Math teacher George Palen explained that “learning at SSJE will be based on inquiry and problem-solving.” Rasmussen added that “SSJE will make high school not something to survive, but an experience to cherish. The most important thing is that students will be able to see their teachers in a new light, as real people.” 

The school board is scheduled to review an application for BHS’ fourth small school—the Arts and Humanities Academy—at its Feb. 2 meeting. 

In other action at Wednesday’s meeting, the board authorized the creation of an advisory committee to review the possible sale of the building and property at the old Hillside School, after rejecting a proposal to expand the committee to advise on all possible surplus properties in the district. 

Saying that he is “not willing to concede any other properties at the present time,” Director John Selawsky said that “surplusing school property is an extreme action and I don’t plan to make a habit of it.” 

The Hillside property has been ruled unsuitable for public school use because it sits directly on the Hayward earthquake fault.
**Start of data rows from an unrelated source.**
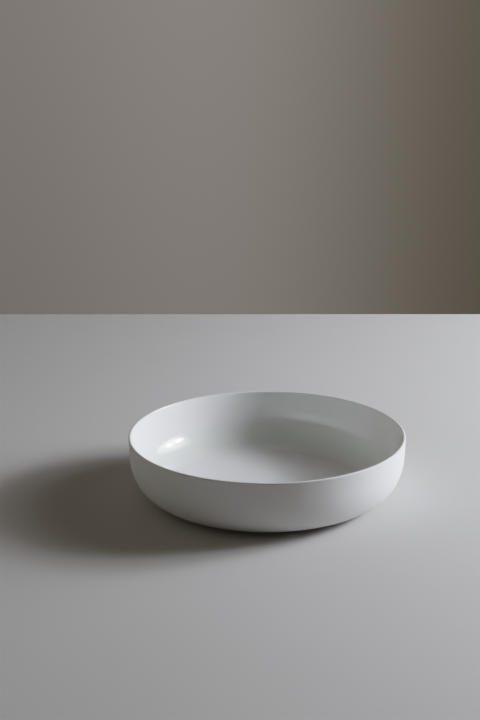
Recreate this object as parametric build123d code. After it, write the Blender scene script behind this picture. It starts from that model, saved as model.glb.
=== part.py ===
"""Low round serving bowl in hard porcelain: bare matte body with a glossy glaze lining.

Two closed solids are written in millimetres, one STEP file each:
    porcelain_body   the fired wall, floor and foot ring, bare outside and underneath
    inner_glaze      the glass coat over the inside and over the crown of the lip

Both are turned about Z. The origin is the centre of the foot ring's contact plane, so the
bowl stands on z = 0 and +Z points out of its mouth. Every wall surface has one half section,
tangent all the way: a straight cone down from the lip, a wide sweep arc, a tighter corner arc,
and the level floor.
"""
import os
from math import atan2, cos, degrees, radians, sin, tan

from build123d import *

# The whole bowl, glaze included.
RIM_RADIUS = 120.0                    # outside of the lip
HEIGHT = 55.0                         # table to the crown of the lip
LIP_THICKNESS = 2.4                   # a full round crowns the lip
FLOOR_THICKNESS = 4.3                 # outside of the foot ring, underside to glaze surface

# The wall, from the level floor up. The inside leans more, which thickens the wall downwards.
CORNER_RADIUS = 88.0                  # where both corner arcs leave the level
OUTER_CORNER_ROUND = 29.4
OUTER_CONE_FOOT = 37.0                # above the table, where the cone begins
OUTER_DRAFT = radians(2.3)            # the cone's lean from vertical
INNER_CORNER_ROUND = 27.7             # of the glaze surface
INNER_CONE_FOOT = 41.0
INNER_DRAFT = radians(2.8)

# The foot ring under the floor.
FOOT_HEIGHT = 2.0                     # table to the flat outside of the ring
FOOT_RECESS = 2.4                     # table to the panel inside the ring
FOOT_OUTER_RADIUS = 72.0
FOOT_WIDTH = 6.0
FOOT_EDGE_ROUND = 0.8
FOOT_ROOT_FILLET = 1.0

# The glaze coat.
GLAZE_THICKNESS = 0.3
GLAZE_EDGE_ANGLE = radians(60.0)      # above level, on the lip's outer shoulder

FLOOR_HEIGHT = FOOT_HEIGHT + FLOOR_THICKNESS
BODY_FLOOR_HEIGHT = FLOOR_HEIGHT - GLAZE_THICKNESS


class LipRound:
    """A round that crowns the lip, in the half section (x is radius, y is height)."""

    def __init__(self, round_radius, outermost_radius):
        self.radius = round_radius
        self.centre = (outermost_radius - round_radius, HEIGHT - LIP_THICKNESS / 2)

    def at(self, angle):
        """The point at an angle above the outward level direction."""
        x, y = self.centre
        return (x + self.radius * cos(angle), y + self.radius * sin(angle))

    def arc(self, start, end):
        return CenterArc(self.centre, self.radius, degrees(start), degrees(end - start))


class WallSurface:
    """The half section of one wall surface, from the level floor up to a point on the lip."""

    def __init__(self, lip_point, draft, cone_foot, corner_round, floor_height):
        self.floor_edge = (CORNER_RADIUS, floor_height)
        corner_centre = Vector(CORNER_RADIUS, floor_height + corner_round)
        cone_end = Vector(lip_point[0] - tan(draft) * (lip_point[1] - cone_foot), cone_foot)
        outward = Vector(cos(draft), -sin(draft))
        # Of the arcs tangent to the cone where it ends, the one that also touches the corner arc.
        gap = cone_end - corner_centre
        sweep_round = (gap.dot(gap) - corner_round**2) / (2 * (gap.dot(outward) - corner_round))
        sweep_centre = cone_end - outward * sweep_round
        centres = corner_centre - sweep_centre
        meeting = degrees(atan2(centres.Y, centres.X))
        corner = CenterArc(corner_centre, corner_round, -90, 90 + meeting)
        sweep = CenterArc(sweep_centre, sweep_round, meeting, -degrees(draft) - meeting)
        self.edges = [corner, sweep, Line(sweep @ 1, lip_point)]


# The outer surface of the whole bowl, and the round that the glazed lip shows.
lip = LipRound(LIP_THICKNESS / 2, RIM_RADIUS)
# The body's own lip is slimmer on the inside only, so the coat feathers out over the crown.
body_lip = LipRound((LIP_THICKNESS - GLAZE_THICKNESS) / 2, RIM_RADIUS)
INNER_SIDE = radians(180) - INNER_DRAFT   # where each lip round meets its inner cone

outside = WallSurface(
    lip.at(-OUTER_DRAFT), OUTER_DRAFT, OUTER_CONE_FOOT, OUTER_CORNER_ROUND, FOOT_HEIGHT
)
glaze_inside = WallSurface(
    lip.at(INNER_SIDE), INNER_DRAFT, INNER_CONE_FOOT, INNER_CORNER_ROUND, FLOOR_HEIGHT
)
body_corner_round = INNER_CORNER_ROUND + GLAZE_THICKNESS
body_inside = WallSurface(
    body_lip.at(INNER_SIDE), INNER_DRAFT, INNER_CONE_FOOT, body_corner_round, BODY_FLOOR_HEIGHT
)


def turned(outline):
    """The solid that a closed half section sweeps about Z."""
    return revolve(Plane.XZ * make_face(outline), Axis.Z)


def foot_outline():
    """The underside from the axis, round the foot ring, to the start of the outer corner."""
    ring_inner = FOOT_OUTER_RADIUS - FOOT_WIDTH
    edge, root = FOOT_EDGE_ROUND, FOOT_ROOT_FILLET
    rounds = [
        CenterArc((ring_inner - root, FOOT_RECESS - root), root, 90, -90),
        CenterArc((ring_inner + edge, edge), edge, 180, 90),
        CenterArc((FOOT_OUTER_RADIUS - edge, edge), edge, 270, 90),
        CenterArc((FOOT_OUTER_RADIUS + root, FOOT_HEIGHT - root), root, 180, -90),
    ]
    starts = [(0, FOOT_RECESS)] + [arc @ 1 for arc in rounds]
    ends = [arc @ 0 for arc in rounds] + [outside.floor_edge]
    return rounds + [Line(start, end) for start, end in zip(starts, ends)]


def porcelain_body():
    """Floor, wall, lip and foot ring, fired as one piece of clay."""
    axis = Line((0, BODY_FLOOR_HEIGHT), (0, FOOT_RECESS))
    floor = Line(body_inside.floor_edge, (0, BODY_FLOOR_HEIGHT))
    shoulder = lip.arc(-OUTER_DRAFT, GLAZE_EDGE_ANGLE)
    rebate = Line(lip.at(GLAZE_EDGE_ANGLE), body_lip.at(GLAZE_EDGE_ANGLE))
    crown = body_lip.arc(GLAZE_EDGE_ANGLE, INNER_SIDE)
    under = [axis, *foot_outline(), *outside.edges]
    over = [shoulder, rebate, crown, *body_inside.edges, floor]
    return turned(Curve() + under + over)


def inner_glaze():
    """The coat between the body's inside and the glossy surface, blunt at its outer edge."""
    axis = Line((0, FLOOR_HEIGHT), (0, BODY_FLOOR_HEIGHT))
    bonded_floor = Line((0, BODY_FLOOR_HEIGHT), body_inside.floor_edge)
    bonded_crown = body_lip.arc(GLAZE_EDGE_ANGLE, INNER_SIDE)
    edge = Line(body_lip.at(GLAZE_EDGE_ANGLE), lip.at(GLAZE_EDGE_ANGLE))
    crown = lip.arc(GLAZE_EDGE_ANGLE, INNER_SIDE)
    floor = Line(glaze_inside.floor_edge, (0, FLOOR_HEIGHT))
    bonded = [axis, bonded_floor, *body_inside.edges, bonded_crown]
    glossy = [edge, crown, *glaze_inside.edges, floor]
    return turned(Curve() + bonded + glossy)


os.makedirs("parts", exist_ok=True)
for build in (porcelain_body, inner_glaze):
    export_step(build(), f"parts/{build.__name__}.step")
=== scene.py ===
"""A low porcelain serving bowl on a plain table, in soft window light from the right.

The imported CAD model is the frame. Two pieces stand for its two nodes: the bare fired body and
the glossy coat over its inside and lip. Everything is in metres, in the frame's axes.
"""
import math

import bpy
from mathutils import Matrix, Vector


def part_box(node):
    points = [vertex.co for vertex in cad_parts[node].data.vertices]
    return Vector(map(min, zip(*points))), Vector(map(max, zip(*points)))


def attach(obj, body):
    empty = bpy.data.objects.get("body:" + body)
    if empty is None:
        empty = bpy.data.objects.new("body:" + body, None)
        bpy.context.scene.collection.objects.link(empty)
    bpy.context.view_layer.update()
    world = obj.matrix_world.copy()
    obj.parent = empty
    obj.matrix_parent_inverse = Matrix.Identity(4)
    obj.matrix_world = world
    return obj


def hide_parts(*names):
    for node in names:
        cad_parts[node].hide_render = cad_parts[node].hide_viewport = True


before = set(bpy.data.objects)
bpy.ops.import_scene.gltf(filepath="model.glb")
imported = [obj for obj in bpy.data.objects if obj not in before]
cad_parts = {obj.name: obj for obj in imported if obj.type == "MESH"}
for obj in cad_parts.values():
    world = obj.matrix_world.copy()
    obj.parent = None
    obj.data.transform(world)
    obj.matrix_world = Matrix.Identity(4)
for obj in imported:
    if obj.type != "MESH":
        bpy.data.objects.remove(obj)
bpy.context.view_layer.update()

MM = 0.001

# Read from the frame: the rim's radius, the height, and the level of the body's own floor.
_, body_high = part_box("porcelain_body")
glaze_low, glaze_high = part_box("inner_glaze")
RIM_RADIUS = body_high.x
HEIGHT = glaze_high.z
BODY_FLOOR_HEIGHT = glaze_low.z

# The CAD model's own driving dimensions, repeated.
LIP_THICKNESS = 2.4 * MM
GLAZE_THICKNESS = 0.3 * MM
GLAZE_EDGE_ANGLE = math.radians(60)   # above level, on the lip's outer shoulder
CORNER_RADIUS = 88 * MM
OUTER_DRAFT = math.radians(2.3)
OUTER_CONE_FOOT = 37 * MM
OUTER_CORNER_ROUND = 29.4 * MM
INNER_DRAFT = math.radians(2.8)
INNER_CONE_FOOT = 41 * MM
INNER_CORNER_ROUND = 27.7 * MM
FOOT_HEIGHT = 2.0 * MM
FOOT_RECESS = 2.4 * MM
FOOT_OUTER_RADIUS = 72 * MM
FOOT_WIDTH = 6.0 * MM
FOOT_EDGE_ROUND = 0.8 * MM
FOOT_ROOT_FILLET = 1.0 * MM
FLOOR_HEIGHT = BODY_FLOOR_HEIGHT + GLAZE_THICKNESS

# How finely the turned meshes are cut.
TURN_STEPS = 288
CORNER_STEPS = 32
SWEEP_STEPS = 16
CONE_STEPS = 8
LIP_STEPS = 14
FLOOR_STEPS = 26
FILLET_STEPS = 6
FOOT_STEPS = 4

# What the kiln does to a thin rim, largest at the lip and nothing at the foot.
RIM_OVAL = 0.14 * MM
RIM_TRILOBE = 0.06 * MM
RIM_DIP = 0.10 * MM
OVAL_TURN = math.radians(35)
DIP_TURN = math.radians(110)


# ---------------------------------------------------------------- outlines (radius, height)

def arc(centre, radius, start, end, steps):
    """Points along an arc, both ends included; angles in radians from outwards."""
    turns = [start + (end - start) * i / steps for i in range(steps + 1)]
    return [(centre[0] + radius * math.cos(t), centre[1] + radius * math.sin(t)) for t in turns]


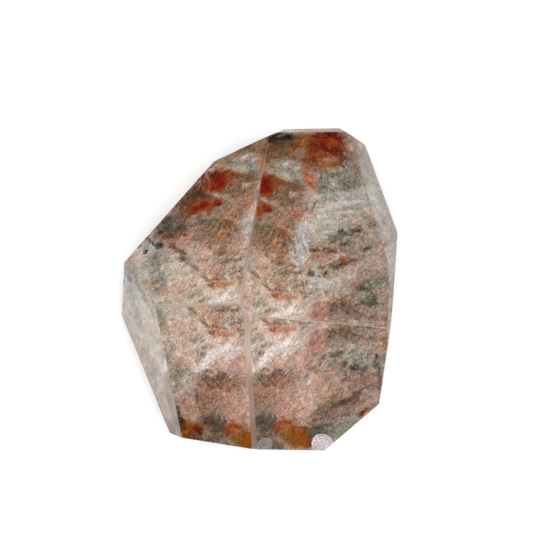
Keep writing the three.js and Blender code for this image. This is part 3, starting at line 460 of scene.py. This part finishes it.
def mineral_colour(x, y):
    """The colour seen at each point of the bed, and how thickly dark, rust and pale specks lie there."""
    ink = {name: np.array(values[:3]) / 255 for name, values in INK.items()}
    thick = {name: np.array(values[3:]) / 100 for name, values in INK.items()}
    # neighbouring patches wander, and tear along the fibres
    along, across = turned(x, y, fibre_lean(x))
    drift_x = x + 0.5 * cloud(x, y, 2.2, 11) + 0.6 * cloud(x, y, 0.8, 12, 3)
    drift_y = y + 0.5 * cloud(x, y, 2.2, 21) + 0.6 * cloud(x, y, 0.8, 22, 3)
    ragged = 0.6 * cloud(x, y, 0.9, 31, 4, 0.75) + 0.6 * cloud(along / 2.0, across, 0.5, 35, 3, 0.8)
    grit = cloud(along / 1.3, across, 0.24, 41, 2, 0.8)
    tone = cloud(x, y, 1.5, 51, 4)[..., None]
    out = ink[GROUND_INK] + np.zeros_like(tone)
    specks = np.zeros_like(out) + thick[GROUND_INK]
    for name, cx, cy, half_length, half_width, turn, *shares in PATCHES:
        strength, edge, broken = [share / 100 for share in shares]
        u, v = turned(drift_x - cx, drift_y - cy, np.radians(turn))
        u, v = u / half_length, v / half_width
        r = np.sqrt(u * u + v * v) - 1.3 * edge * ragged
        depth = np.minimum(1.25 - r, 0.45 - 0.5 * broken)
        cover = step(-0.14, 0.2, depth + (0.3 + 0.7 * broken) * grit) * step(1.4, 0.45, r)
        cover = (cover * strength)[..., None]
        out = out * (1 - cover) + ink[name] * cover
        specks = specks * (1 - cover) + thick[name] * cover
    # strata that rise to the right, mottling, short fibres and grains
    rise, over = turned(drift_x, drift_y, np.radians(STRATA_LEAN))
    strata = cloud(rise / 3.2, over, 0.5, 61, 4, 0.7)
    mottle = cloud(x, y, 1.1, 65, 4, 0.7)
    fibre = cloud(along / 3.2, across, 0.36, 71, 3, 0.8)
    fine = cloud(x, y, 0.3, 75, 2, 0.9)
    out = out * (1 + 0.3 * strata + 0.3 * mottle + 0.36 * fibre + 0.24 * fine)[..., None]
    hue = (cloud(along / 1.4, across, 0.4, 95, 3, 0.8) + 0.5 * cloud(x, y, 1.5, 97, 2))[..., None]
    out = out + hue * np.array([0.09, -0.005, -0.07]) + tone * np.array([0.14, -0.03, -0.05])
    return np.clip(out, 0.02, 1), specks


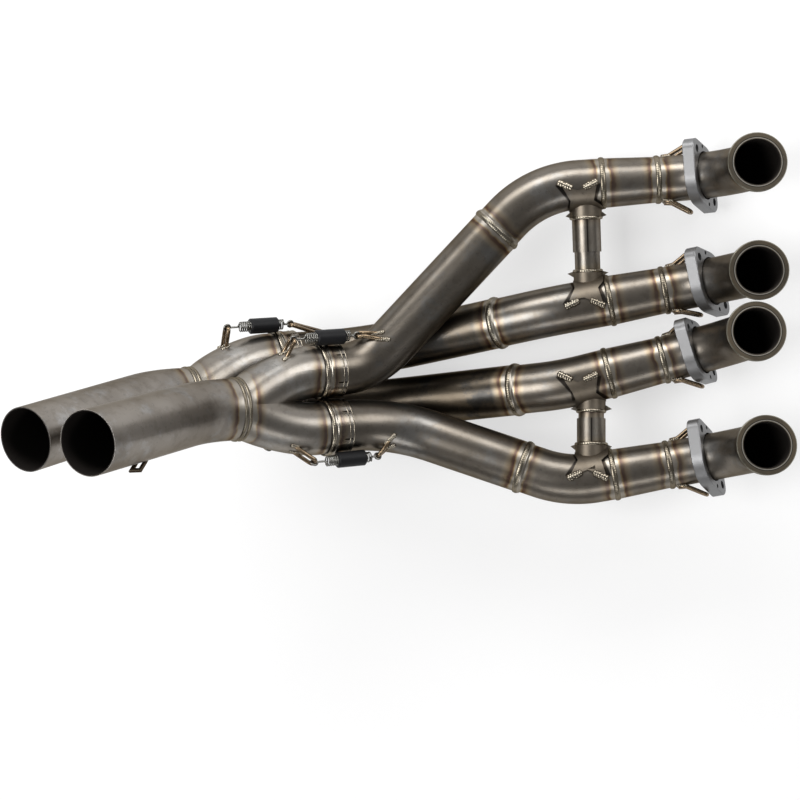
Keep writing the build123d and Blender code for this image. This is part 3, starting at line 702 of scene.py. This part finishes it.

The board’s action in setting up the committee does not commit the district to selling the Hillside property, but only preserves that as a legal option. Those wishing to serve on the Hillside Surplus Advisory Committee were asked to contact the office of the superintendent or individual board members. 

The board also postponed, at Board President Nancy Riddle’s request, approval of a budget timeline so that Superintendent Michele Lawrence could include times for input from the district’s various budget advisory panels, especially the Planning and Oversight Committee of the Berkeley Schools Excellence Project. 

Riddle said these committees are “important to the budget process. Putting them in the timeline demonstrates to them and to the public at large our recognition of that importance.”